An anecdote I like to tell:
I once participated in implementing a system as a monolith, and later on handled the rewrite to microservices, to 'future-proof' the system.
The nice thing is that I have the Jira tickets for both projects, and I have actual hard proof, the microservice version absolutely didn't go smoother or take less time or dev hours.
You can really match up a lot of it feature-by-feature and it'll be plainly visible that the microservice version of the feature took longer and had more bugs.
And Imo this is the best case scenario for microservices. The 'good thing' about microservices, is once you have the interfaces, you can start coding. This makes these projects look more productive at least initially.
But the issue is that, more often than not, the quality of the specs are not great to awful, I've seen projects where basically Team A and Team B coded their service against a wildly different interface, and it was only found in the final stretch that these two parts do not meet.

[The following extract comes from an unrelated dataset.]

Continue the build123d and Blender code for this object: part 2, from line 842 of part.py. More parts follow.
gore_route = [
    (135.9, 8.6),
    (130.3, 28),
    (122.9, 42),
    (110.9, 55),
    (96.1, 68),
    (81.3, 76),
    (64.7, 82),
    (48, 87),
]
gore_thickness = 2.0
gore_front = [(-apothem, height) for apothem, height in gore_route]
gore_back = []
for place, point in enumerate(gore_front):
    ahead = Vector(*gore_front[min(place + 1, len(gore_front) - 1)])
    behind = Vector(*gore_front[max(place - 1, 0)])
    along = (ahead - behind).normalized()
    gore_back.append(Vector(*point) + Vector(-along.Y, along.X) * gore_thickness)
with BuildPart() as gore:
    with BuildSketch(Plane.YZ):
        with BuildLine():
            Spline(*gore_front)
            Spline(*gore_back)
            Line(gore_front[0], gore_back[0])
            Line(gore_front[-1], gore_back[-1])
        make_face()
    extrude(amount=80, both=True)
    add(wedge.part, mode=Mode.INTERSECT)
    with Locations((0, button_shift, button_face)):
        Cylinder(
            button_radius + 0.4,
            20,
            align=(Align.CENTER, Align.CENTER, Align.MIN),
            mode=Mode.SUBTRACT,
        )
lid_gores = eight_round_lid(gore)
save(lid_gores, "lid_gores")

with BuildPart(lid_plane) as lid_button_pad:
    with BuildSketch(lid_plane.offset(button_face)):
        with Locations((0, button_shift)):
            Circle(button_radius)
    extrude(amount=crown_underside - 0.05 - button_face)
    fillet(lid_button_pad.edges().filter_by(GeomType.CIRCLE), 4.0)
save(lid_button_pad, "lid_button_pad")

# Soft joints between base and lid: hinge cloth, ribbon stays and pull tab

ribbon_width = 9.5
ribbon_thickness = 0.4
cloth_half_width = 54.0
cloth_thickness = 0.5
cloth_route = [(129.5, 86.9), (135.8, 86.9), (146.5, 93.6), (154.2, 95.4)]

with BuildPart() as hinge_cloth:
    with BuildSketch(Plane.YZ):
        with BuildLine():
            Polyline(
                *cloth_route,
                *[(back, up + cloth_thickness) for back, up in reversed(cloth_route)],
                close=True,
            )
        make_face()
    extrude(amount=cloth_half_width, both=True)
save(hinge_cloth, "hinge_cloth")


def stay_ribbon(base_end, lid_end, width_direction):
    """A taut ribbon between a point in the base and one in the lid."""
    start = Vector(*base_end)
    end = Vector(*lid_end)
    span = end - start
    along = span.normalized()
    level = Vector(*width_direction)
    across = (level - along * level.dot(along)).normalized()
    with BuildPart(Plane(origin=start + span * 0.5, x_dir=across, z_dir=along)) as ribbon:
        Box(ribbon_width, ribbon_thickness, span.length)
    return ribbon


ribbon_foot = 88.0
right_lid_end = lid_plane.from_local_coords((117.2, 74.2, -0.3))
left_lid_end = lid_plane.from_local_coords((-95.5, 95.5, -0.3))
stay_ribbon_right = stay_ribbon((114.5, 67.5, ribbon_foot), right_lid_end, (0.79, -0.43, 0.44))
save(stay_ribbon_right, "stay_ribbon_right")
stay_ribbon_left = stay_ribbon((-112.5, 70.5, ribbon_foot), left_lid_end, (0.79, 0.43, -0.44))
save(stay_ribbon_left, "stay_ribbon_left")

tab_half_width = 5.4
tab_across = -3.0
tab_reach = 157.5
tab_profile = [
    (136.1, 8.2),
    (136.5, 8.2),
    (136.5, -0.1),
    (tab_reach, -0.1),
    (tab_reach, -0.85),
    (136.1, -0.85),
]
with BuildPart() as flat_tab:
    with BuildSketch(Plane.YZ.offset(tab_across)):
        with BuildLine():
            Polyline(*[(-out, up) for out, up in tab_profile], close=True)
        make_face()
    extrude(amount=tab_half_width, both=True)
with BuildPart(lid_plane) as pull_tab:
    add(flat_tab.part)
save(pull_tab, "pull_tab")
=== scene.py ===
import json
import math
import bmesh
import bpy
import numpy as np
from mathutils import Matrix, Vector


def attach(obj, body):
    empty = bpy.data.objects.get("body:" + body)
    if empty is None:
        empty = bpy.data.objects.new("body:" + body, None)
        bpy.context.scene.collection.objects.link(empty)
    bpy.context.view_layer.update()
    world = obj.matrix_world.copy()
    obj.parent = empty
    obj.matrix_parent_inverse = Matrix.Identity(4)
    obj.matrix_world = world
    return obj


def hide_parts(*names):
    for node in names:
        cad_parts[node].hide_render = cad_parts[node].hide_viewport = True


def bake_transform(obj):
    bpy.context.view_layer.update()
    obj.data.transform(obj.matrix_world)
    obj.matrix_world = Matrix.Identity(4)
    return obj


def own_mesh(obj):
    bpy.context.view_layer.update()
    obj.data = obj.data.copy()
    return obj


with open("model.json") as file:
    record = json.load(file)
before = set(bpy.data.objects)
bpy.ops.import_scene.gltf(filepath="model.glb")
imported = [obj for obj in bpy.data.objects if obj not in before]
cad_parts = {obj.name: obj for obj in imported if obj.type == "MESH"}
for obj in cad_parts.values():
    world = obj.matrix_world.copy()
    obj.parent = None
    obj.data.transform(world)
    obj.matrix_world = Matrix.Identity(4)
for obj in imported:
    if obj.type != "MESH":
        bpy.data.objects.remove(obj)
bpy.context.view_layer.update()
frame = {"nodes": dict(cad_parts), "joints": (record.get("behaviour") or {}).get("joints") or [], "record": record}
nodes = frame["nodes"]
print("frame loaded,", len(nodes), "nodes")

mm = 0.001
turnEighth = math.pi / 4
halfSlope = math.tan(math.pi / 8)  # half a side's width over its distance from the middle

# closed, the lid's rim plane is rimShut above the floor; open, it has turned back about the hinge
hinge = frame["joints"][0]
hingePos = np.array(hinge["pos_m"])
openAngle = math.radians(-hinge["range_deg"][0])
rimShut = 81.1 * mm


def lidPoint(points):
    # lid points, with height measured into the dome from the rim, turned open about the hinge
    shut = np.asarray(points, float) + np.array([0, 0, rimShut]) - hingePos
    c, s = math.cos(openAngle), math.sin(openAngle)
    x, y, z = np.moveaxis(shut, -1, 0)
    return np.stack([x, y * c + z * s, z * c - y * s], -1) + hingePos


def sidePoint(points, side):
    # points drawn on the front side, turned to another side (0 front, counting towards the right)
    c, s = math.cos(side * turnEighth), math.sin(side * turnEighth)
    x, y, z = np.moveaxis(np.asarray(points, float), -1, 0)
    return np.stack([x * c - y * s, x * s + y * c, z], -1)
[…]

I've noticed that there's another problem with microservices as well. People tend to tie microservices and multi-repo into the same strategy.
Multi-repo appears to make teams faster (builds are faster! fewer merge conflicts!) but, like micro-services, they push complexity into the ether. Things like updating service contracts, library updates, etc. all become more complicated.
Distributed systems are always more complex than equivalent monolithic ones. Luckily, it looks like most engineers now understand that microservices mostly make sense for big companies where the biggest issue is distributing work between lots and lots of developers in a sensible way.